24 I make the following orders by consent:
(1) Pursuant to s 30(1)(b) and s 77(1)(e) and (g) of the Bankruptcy Act 1966 (Cth), the respondent vacate and deliver up to the applicant vacant possession of the land together with the improvements erected thereon comprised in Folio Identifier 1/1021783 and known as 5 Denham Court Road, Denham Court, in the State of New South Wales (Property) on or before 26 April 2018.
(2) Pursuant to s 30(1)(b) and s 77(1)(e) and (g) of the Bankruptcy Act 1966 (Cth), the respondent deliver up to the applicant the keys for all buildings and improvements on the Property on or before 26 April 2018.
(3) Pursuant to s 30(1)(b) and s 77(1)(e) and (g) of the Bankruptcy Act 1966 (Cth), the respondent remove from the Property on or before 26 April 2018 all motor vehicles, rubbish, and any other chattels or personal property which have not vested in the applicant as the respondent's trustee in bankruptcy under s 58(1) of the Bankruptcy Act 1966 (Cth).
(4) In the event the respondent fails to comply with order 3 herein, the applicant is empowered to remove and dispose of any and all personal property on the Property as he sees fit.

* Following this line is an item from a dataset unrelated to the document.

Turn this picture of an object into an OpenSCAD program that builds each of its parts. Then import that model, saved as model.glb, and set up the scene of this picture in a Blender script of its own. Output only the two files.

(5) In the event the respondent fails to give vacant possession of the Property to the applicant in compliance with order 1 herein, order that a writ of possession of the Property issue forthwith in favour of the applicant.
(6) Reserve liberty to apply.
(7) The respondent pay the applicant's costs of these proceedings as agreed between the parties in the sum of $25,240.30.
I certify that the preceding twenty-four (24) numbered paragraphs are a true copy of the Reasons for Judgment herein of the Honourable Justice Thawley.